Na mesma seção, Rita de Cássia Dias, no texto Formação (inter)Cultural – mediações identitárias na diáspora negra contemporânea: fluxos em curso, aborda experiências formativas, “[…] enfocando a Diáspora voluntária de estudantes e docentes negros/as brasileiros/as e africanos/as, no trânsito atlântico entre Brasil – Portugal – Continente Africano, em especial, em Moçambique”. Já no texto Corpo, currículo e decolonialidade na formação em ciências da saúde, Deboraci Brito Prates, refletindo sobre a ausência de corpos negros nos livros e materiais didáticos, relaciona essa ausência e invisibilidade ao racismo ainda presente nos processos de formação em ciências da saúde.
Por seu turno, Taise Teles Santana de Macedo, com seu texto Currículo em movimento: um compromisso com a discussão étnico-racial,objetiva evidenciar”[…] como o Núcleo de Currículos e Programas da Pró-reitoria de Ensino de Graduação da Universidade Federal da Bahia -NCP/PROGRAD/UFBA – tem conduzido sua atuação, junto aos cursos de graduação, quanto à adequação de seus currículos à temática obrigatória das relações étnico-raciais […]”. A contribuição seguinte para nossas reflexões sobre Currículo, Formação, Pertencimentos e Decolonialidade vem da autora Juliana Marta Santos de Oliveira com o texto Podemos instituir um currículo decolonial no Brasil?
Além disso, Noemi Pereira de Santana escreve sobre Normas linguísticas e ensino de língua portuguesa, destacando que, no processo de normatização linguística do Brasil, a referência tem sido a do colonizador, num processo de invisibilização de pertencimentos étnico-raciais, principalmente. O escrito de Genário dos Santos – Currículo e decolonialidade: reflexões e práticas no contexto da educação básica – fecha essa seção. Diante da emergência de se interpelar a lógica da colonialidade, o autor narra um acontecimento vivenciado numa escola e seus encaminhamentos inspirados na Teoria Etnoconstitutiva de Currículo (TEEC).

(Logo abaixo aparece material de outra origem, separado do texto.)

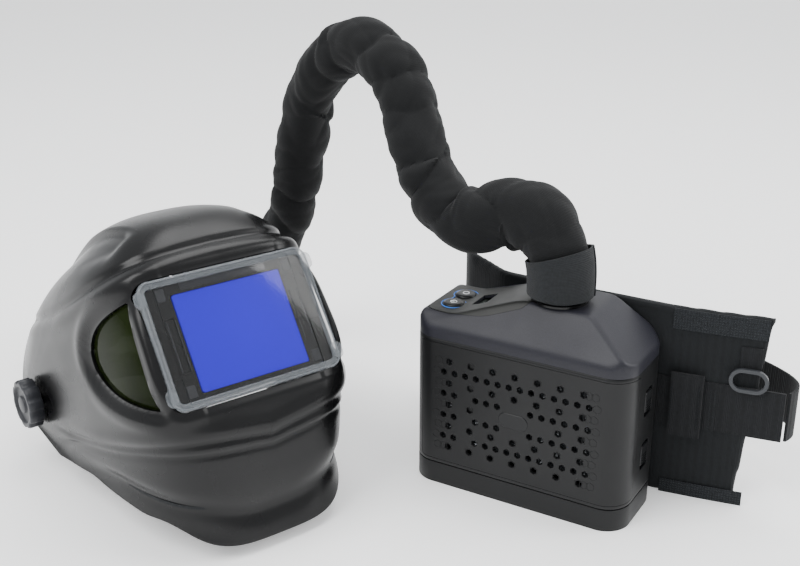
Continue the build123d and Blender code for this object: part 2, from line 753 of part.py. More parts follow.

Por fim, mas não menos importante, temos a seção Cotidianos da/na Educação com dois textos versando sobre experiências na Educação Básica. Do autor Alexsandro Conceição, o texto Por uma educação libertadora: uma experiência coordenativa em uma escola pública da cidade de Salvador nos apresenta a relatos de atuação na formação de professores/as a partir da inspiração decolonial, enquanto Renata Paiva, com seu texto Comida, Cultura e Escola em uma perspectiva Decolonial, convida-nos a saborearmisturas de cores, cheiros e sabores da culinária baiana na produção de pertencimentos étnico-raciais.
Todos esses textos nos fazem perspectivar, ao fim e ao cabo, espaços da sala de aula da Educação Básica principalmente, onde estudantes – na sua autopoiésis – precisam construir desobediências epistêmicas (Mignolo, 2017) num contraponto a currículos e processos formacionais e formativos que invisibilizam e silenciam pertencimentos étnico-raciais, subjetividades e cosmovisões. É assim, pois, que Belonísia se produz poeticamente na relação consigo mesma, com as outras pessoas e com a Terra, já que – parafraseando nossa epígrafe – Belonísia é a própria viração e isso faz todo sentido! Axé às nossas autoras e a nossos autores!!
Referências
JOSSO, Marie-Christine. Experiências de vida e formação. São Paulo: Cortez, 2004.
MIGNOLO, Walter. Desafios decoloniais hoje. Epistemologias do Sul, Foz do Iguaçu/PR, 2017.
QUIJANO, Aníbal. Colonialidade, poder, globalização e democracia. Revista Novos Rumos, v. 17, n. 37, 2002.
QUIJANO, Aníbal. Colonialidade do poder, eurocentrismo e América Latina. In: LANDER, E. (Org.). A colonialidade do saber: eurocentrismo e ciências sociais. Perspectivas latino-americanas. Buenos Aires/Argentina: Consejo Latinoamericano de Ciencias Sociales (CLACSO), 2005.
VIEIRA JUNIOR, Itamar. Torto arado. São Paulo: Todavia, 2019.